# Merrow Machine Thread



## myfinishingtouch (Nov 21, 2009)

All,

Has anybody used anything other than the 1200 denier merrow floss when merrowing? The blue merrow floss I have is too dark. I've never tried using multiple spools of embroidery thread before and am curious if anybody has tried it.

Dave


----------



## myfinishingtouch (Nov 21, 2009)

So I just tried it with 5 spools of embroidery thread in place of the merrow floss and it seemed to work just fine.


----------



## Richard79 (May 14, 2014)

Excellent, also you can use untill 7 threads and works fine, all depends of 1200/120 embroidery thread or 150 overlock thread


----------



## alabing (Aug 8, 2009)

I got a merrow machine for patch edges several years ago and never got it to work well.
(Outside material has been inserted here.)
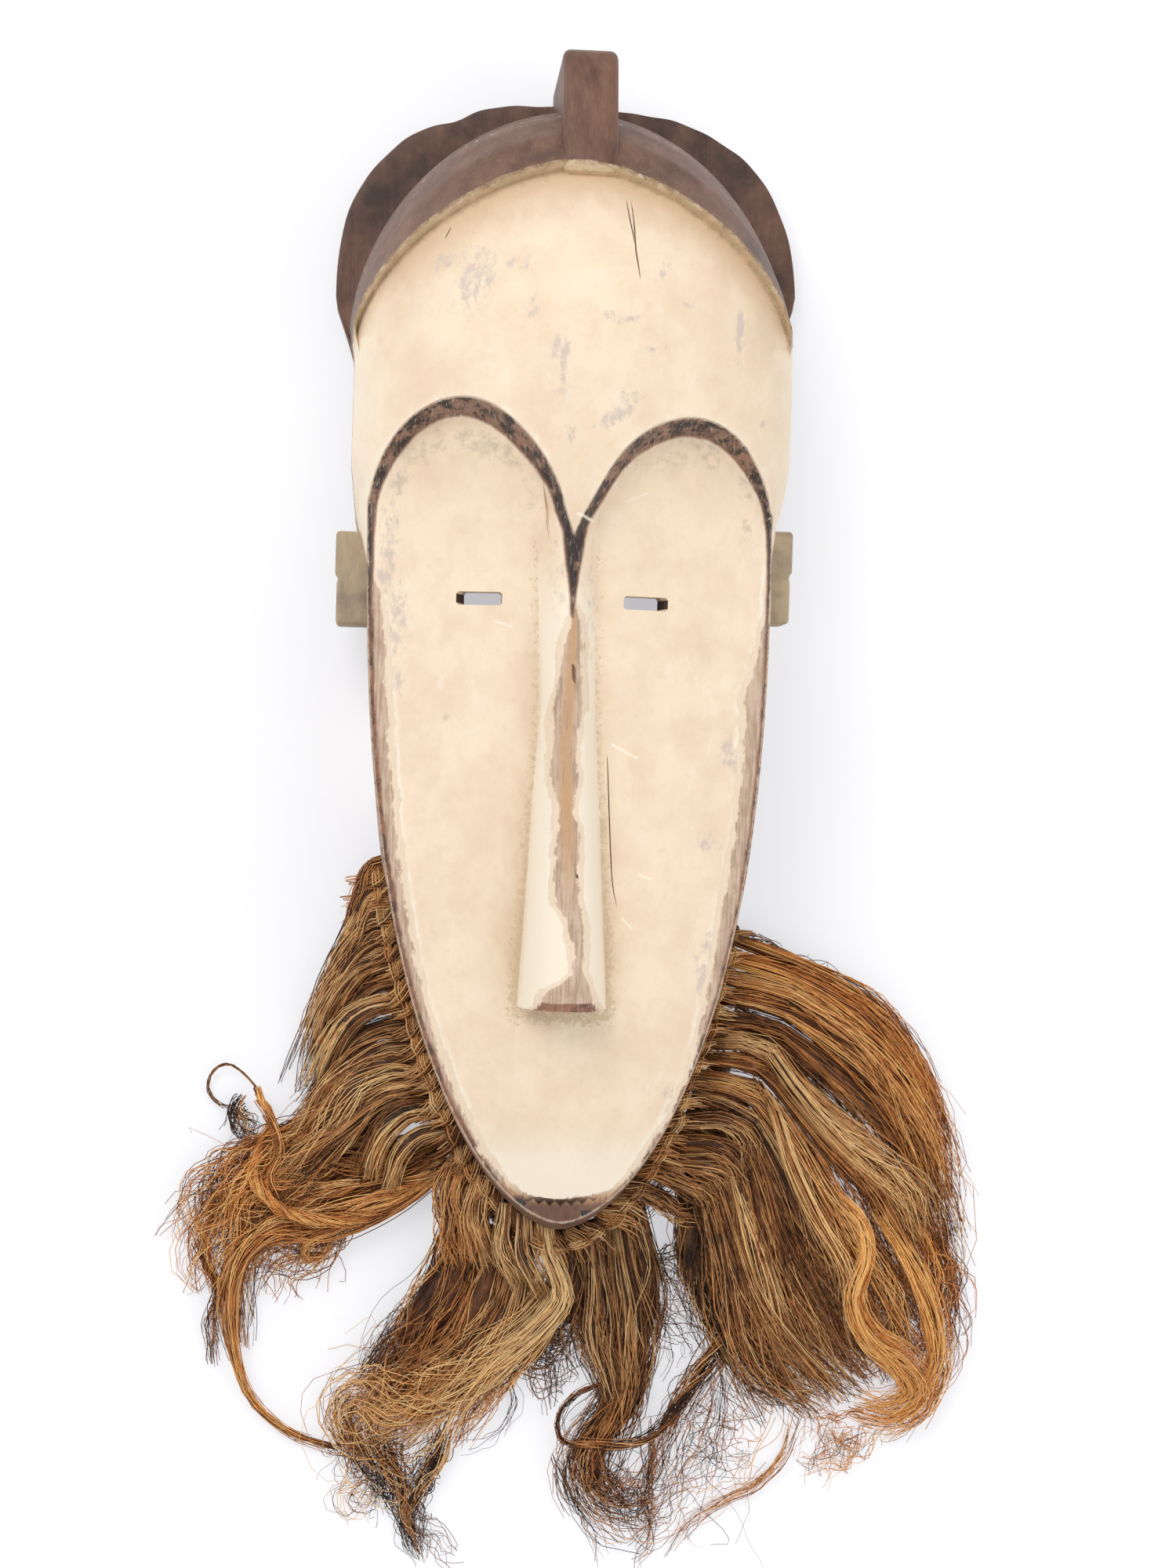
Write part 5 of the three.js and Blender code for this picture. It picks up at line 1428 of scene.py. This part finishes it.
         "width": (10, 14, 18), "high": (4, 3, 2), "fibres": 22, "tone": 0.06, "warm": 0.2, "frizz": 3.2,
         "fray": 0.6, "steps": 18, "core": False, "open": 0.4, "thick": 0.8},
        {"line": [(46, -262), (66, -271), (80, -279), (96, -279)],
         "width": (12, 16, 14), "high": (4, 3, 2), "fibres": 26, "tone": 0.05, "warm": 0.2, "frizz": 3.0,
         "fray": 0.6, "steps": 18, "core": False, "open": 0.4, "thick": 0.9},
        {"line": [(50, -259), (66, -261), (82, -259), (98, -254)],
         "width": (8, 10, 8), "high": (5, 4, 3), "fibres": 16, "tone": 0.16, "warm": 0.2, "frizz": 2.6,
         "fray": 0.6, "steps": 16, "core": False, "open": 0.4, "thick": 0.8},
        {"line": [(20, -372), (34, -386), (52, -394), (70, -398), (84, -394)],
         "width": (14, 22, 20), "high": (3, 3, 2), "fibres": 40, "tone": 0.16, "warm": 0.5, "frizz": 4.5,
         "fray": 0.6, "steps": 22, "core": False, "open": 0.4, "thick": 0.75}
    ],
    "raffia_centre_right": [
        {"line": [(41, -246), (45, -273), (50, -304), (52, -330), (47, -352)],
         "width": (16, 28, 14), "high": (10, 12, 7), "fibres": 190, "tone": 0.36, "warm": 0.15, "frizz": 0.9},
        {"line": [(52, -238), (58, -265), (60, -295), (57, -321), (52, -343)],
         "width": (12, 18, 12), "high": (10, 10, 5), "fibres": 120, "tone": 0.28, "warm": 0.2, "frizz": 1.6,
         "fray": 0.4},
        {"line": [(48, -278), (53, -313), (49, -343), (36, -368), (35, -389), (50, -404), (70, -400)],
         "width": (12, 18, 26), "high": (8, 7, 3), "fibres": 120, "tone": 0.16, "warm": 0.4, "frizz": 2.6,
         "fray": 0.5, "steps": 24},
        {"line": [(110, -284), (98, -311), (82, -336), (62, -361), (33, -366), (14, -364), (12, -351),
                  (23, -338), (45, -332), (58, -334)],
         "width": (12, 10, 5, 3, 1.5), "high": (12, 13, 9), "fibres": 34, "tone": 0.16, "warm": 0.6,
         "frizz": 0.9, "fray": 0.3, "twist": 2.0, "steps": 26, "core": False, "open": 0.2, "thick": 0.9},
        {"line": [(114, -284), (104, -308), (88, -330), (72, -361), (62, -392)],
         "width": (10, 14, 12), "high": (8, 6, 3), "fibres": 46, "tone": 0.2, "warm": 0.6, "frizz": 2.0,
         "fray": 0.5, "steps": 20, "core": False, "open": 0.25, "thick": 0.9},
        {"line": [(62, -350), (66, -376), (62, -398), (64, -420), (56, -436)],
         "width": (10, 8, 6), "high": (3, 3, 2), "fibres": 24, "tone": 0.24, "warm": 0.6, "frizz": 3.0,
         "fray": 0.5, "steps": 22, "core": False, "open": 0.4, "thick": 0.8},
        {"line": [(86, -330), (90, -352), (80, -372), (84, -394), (74, -418)],
         "width": (26, 30, 26), "high": (3, 3, 2), "fibres": 18, "tone": 0.3, "warm": 0.8, "frizz": 3.6,
         "fray": 0.7, "steps": 26, "core": False, "open": 0.6, "thick": 0.6},
        {"line": [(10, -372), (20, -396), (32, -412), (40, -434)],
         "width": (8, 8, 8), "high": (2, 2, 2), "fibres": 12, "tone": 0.12, "warm": 0.4, "frizz": 2.6,
         "fray": 0.5, "steps": 20, "core": False, "open": 0.4, "thick": 0.7}
    ],
    "raffia_right_inner": [
        {"line": [(80, -222), (82, -244), (86, -268), (94, -292), (106, -316)],
         "width": (14, 24, 18), "high": (10, 14, 5), "fibres": 160, "tone": 0.22, "warm": 0.15, "frizz": 1.8,
         "fray": 0.4},
        {"line": [(84, -214), (90, -238), (97, -270), (106, -302), (118, -328), (138, -344)],
         "width": (12, 24, 28), "high": (12, 16, 4), "fibres": 180, "tone": 0.28, "warm": 0.3, "frizz": 1.8,
         "fray": 0.35},
        {"line": [(80, -204), (94, -229), (104, -263), (114, -298), (131, -324), (155, -341)],
         "width": (9, 23, 28), "high": (16, 19, 5), "fibres": 180, "tone": 0.36, "warm": 0.3, "frizz": 1.8},
        {"line": [(94, -158), (86, -184), (74, -206), (60, -222), (44, -236)],
         "width": (14, 18, 14), "high": (8, 9, 9), "fibres": 40, "tone": 0.2, "warm": 0.2},
        {"line": [(56, -224), (66, -230), (76, -236), (88, -236)],
         "width": (9, 13, 12), "high": (20, 20, 14), "fibres": 70, "tone": 0.46, "warm": 0.35, "frizz": 1.2,
         "fray": 0.35},
        {"line": [(64, -214), (76, -219), (88, -225), (97, -236)],
         "width": (9, 13, 14), "high": (20, 26, 16), "fibres": 80, "tone": 0.56, "warm": 0.3, "frizz": 0.9,
         "fray": 0.3},
        {"line": [(120, -318), (118, -345), (104, -372), (92, -398), (80, -422)],
         "width": (34, 34, 26), "high": (4, 3, 2), "fibres": 26, "tone": 0.34, "warm": 0.85, "frizz": 3.6,
         "fray": 0.7, "steps": 24, "core": False, "open": 0.5, "thick": 0.65},
        {"line": [(148, -336), (144, -352), (139, -372), (124, -389), (104, -399), (84, -414), (74, -430)],
         "width": (16, 8, 5, 6), "high": (3, 3, 2), "fibres": 26, "tone": 0.36, "warm": 0.95, "frizz": 1.6,
         "fray": 0.5, "steps": 24, "core": False, "open": 0.4, "thick": 0.7},
        {"line": [(98, -318), (96, -342), (88, -366), (78, -392), (66, -412)],
         "width": (12, 22, 22), "high": (4, 3, 2), "fibres": 22, "tone": 0.16, "warm": 0.6, "frizz": 3.0,
         "fray": 0.7, "steps": 24, "core": False, "open": 0.5, "thick": 0.7}
    ],
    "raffia_right_lower": [
        {"line": [(77, -198), (96, -218), (109, -254), (120, -289), (140, -319), (166, -338)],
         "width": (9, 23, 28), "high": (16, 18, 5), "fibres": 180, "tone": 0.28, "warm": 0.35, "frizz": 1.8},
        {"line": [(81, -190), (102, -204), (116, -241), (129, -280), (149, -312), (175, -336)],
         "width": (9, 22, 28), "high": (17, 21, 6), "fibres": 180, "tone": 0.46, "warm": 0.35, "frizz": 1.8},
        {"line": [(84, -182), (108, -193), (123, -227), (137, -266), (159, -304), (185, -334)],
         "width": (9, 22, 28), "high": (17, 20, 6), "fibres": 180, "tone": 0.34, "warm": 0.4, "frizz": 1.8},
        {"line": [(98, -178), (120, -210), (140, -248), (160, -284), (182, -316)],
         "width": (24, 40, 44, 40), "high": (6, 8, 5), "fibres": 150, "tone": 0.26, "warm": 0.45,
         "frizz": 1.8, "core": False},
        {"line": [(106, -222), (118, -250), (127, -276), (134, -300), (152, -322)],
         "width": (5, 8, 12), "high": (22, 24, 10), "fibres": 40, "tone": 0.74, "warm": 0.3, "frizz": 1.0,
         "core": False, "open": 0.2},
        {"line": [(70, -207), (84, -207), (98, -211), (107, -222)],
         "width": (9, 13, 14), "high": (20, 27, 18), "fibres": 80, "tone": 0.6, "warm": 0.3, "frizz": 0.8},
        {"line": [(76, -196), (90, -196), (104, -203), (111, -217)],
         "width": (9, 13, 14), "high": (20, 28, 18), "fibres": 80, "tone": 0.5, "warm": 0.3, "frizz": 0.8},
        {"line": [(80, -184), (96, -183), (110, -193), (116, -210)],
         "width": (9, 13, 14), "high": (20, 29, 18), "fibres": 80, "tone": 0.62, "warm": 0.3, "frizz": 0.8}
    ],
    "raffia_right_middle": [
        {"line": [(87, -172), (111, -180), (129, -210), (145, -244), (165, -279), (191, -317)],
         "width": (9, 21, 28), "high": (17, 19, 6), "fibres": 170, "tone": 0.36, "warm": 0.4, "frizz": 1.8},
        {"line": [(90, -162), (114, -167), (136, -192), (155, -222), (174, -252), (197, -287), (215, -317)],
         "width": (9, 20, 28), "high": (17, 22, 6), "fibres": 170, "tone": 0.52, "warm": 0.55, "steps": 14,
         "frizz": 1.8},
        {"line": [(93, -150), (118, -153), (140, -175), (161, -197), (184, -222), (207, -256), (221, -293)],
         "width": (9, 20, 26), "high": (17, 20, 6), "fibres": 160, "tone": 0.42, "warm": 0.6, "steps": 14,
         "frizz": 1.8},
        {"line": [(100, -128), (130, -150), (162, -182), (190, -218), (208, -256), (212, -296)],
         "width": (20, 40, 48, 44), "high": (6, 8, 5), "fibres": 170, "tone": 0.3, "warm": 0.6, "frizz": 1.8,
         "core": False},
        {"line": [(180, -246), (190, -272), (198, -300), (192, -330)],
         "width": (20, 34, 34), "high": (6, 7, 4), "fibres": 90, "tone": 0.32, "warm": 0.8, "frizz": 2.2,
         "core": False, "open": 0.3},
        {"line": [(95, -140), (117, -141), (136, -162), (158, -184), (182, -205), (203, -223), (214, -248)],
         "width": (9, 15, 22), "high": (20, 30, 14), "fibres": 150, "tone": 0.76, "warm": 0.3, "frizz": 1.6},
        {"line": [(112, -158), (124, -176), (134, -206), (150, -238), (164, -262), (170, -290), (180, -312)],
         "width": (6, 10, 14), "high": (22, 27, 12), "fibres": 60, "tone": 0.66, "warm": 0.35, "frizz": 1.0,
         "core": False, "open": 0.2},
        {"line": [(160, -222), (176, -238), (180, -258), (174, -280), (182, -301), (202, -318), (212, -334),
                  (198, -346), (176, -342)],
         "width": (8, 15, 22), "high": (24, 20, 5), "fibres": 140, "tone": 0.78, "warm": 0.85, "frizz": 1.2,
         "steps": 24, "core": False, "open": 0.2}
    ],
    "raffia_right_upper": [
        {"line": [(98, -128), (123, -131), (148, -148), (172, -168), (194, -191), (212, -221), (223, -256)],
         "width": (9, 17, 22), "high": (15, 15, 5), "fibres": 120, "tone": 0.3, "warm": 0.55, "frizz": 2.0},
        {"line": [(99, -116), (126, -120), (152, -135), (177, -154), (199, -179), (216, -212), (226, -251)],
         "width": (9, 17, 24), "high": (17, 19, 5), "fibres": 130, "tone": 0.52, "warm": 0.8, "frizz": 2.0},
        {"line": [(101, -105), (128, -110), (156, -126), (181, -143), (202, -169), (216, -199), (223, -229)],
         "width": (9, 17, 24), "high": (18, 22, 6), "fibres": 130, "tone": 0.66, "warm": 0.7, "frizz": 2.0},
        {"line": [(102, -94), (129, -101), (158, -115), (183, -131), (203, -153), (216, -186), (221, -216)],
         "width": (9, 16, 20), "high": (18, 21, 6), "fibres": 120, "tone": 0.64, "warm": 1.0, "frizz": 2.0},
        {"line": [(103, -84), (129, -93), (156, -106), (183, -122), (200, -143), (213, -173), (218, -203)],
         "width": (8, 13, 14), "high": (14, 15, 5), "fibres": 100, "tone": 0.38, "warm": 0.9, "frizz": 2.2},
        {"line": [(184, -230), (205, -260), (219, -291), (222, -319), (209, -341), (188, -353)],
         "width": (9, 17, 24), "high": (16, 15, 4), "fibres": 130, "tone": 0.7, "warm": 0.95, "frizz": 1.5,
         "steps": 20, "core": False, "open": 0.2},
        {"line": [(207, -228), (222, -254), (230, -278), (228, -304), (217, -324)],
         "width": (14, 18, 20), "high": (12, 9, 4), "fibres": 90, "tone": 0.5, "warm": 0.9, "frizz": 2.6,
         "fray": 0.6, "steps": 16, "core": False, "open": 0.3},
        {"line": [(100, -82), (116, -83), (136, -95), (164, -108), (190, -126)],
         "width": (5, 8, 10), "high": (10, 9, 5), "fibres": 26, "tone": 0.1, "warm": 0.4, "frizz": 4.0,
         "fray": 0.6, "steps": 20, "core": False, "open": 0.5, "thick": 0.7},
        {"line": [(190, -350), (176, -360), (160, -368), (146, -372)],
         "width": (20, 22, 16), "high": (5, 4, 2), "fibres": 50, "tone": 0.5, "warm": 0.95, "frizz": 4.0,
         "fray": 0.6, "steps": 20, "core": False, "open": 0.4, "thick": 0.75}
    ]
}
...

One of the threads kept breaking, no matter how I adjusted the tension. Maybe I am using the wrong thread. The "floss' is not the problem, the other threads. Can anyone say what threads they use, besides the floss? Thanks.

Bill
A' la Bing Design


----------



## NiceThreadsLLC (Mar 20, 2012)

I like to use American efird perma-core t-40 for the needle and lower loopers. It doesn't have to be an exact color match for the upper looper thread. This is what merrow is selling as their needle thread on their site. I've had bad luck with monofilament.


----------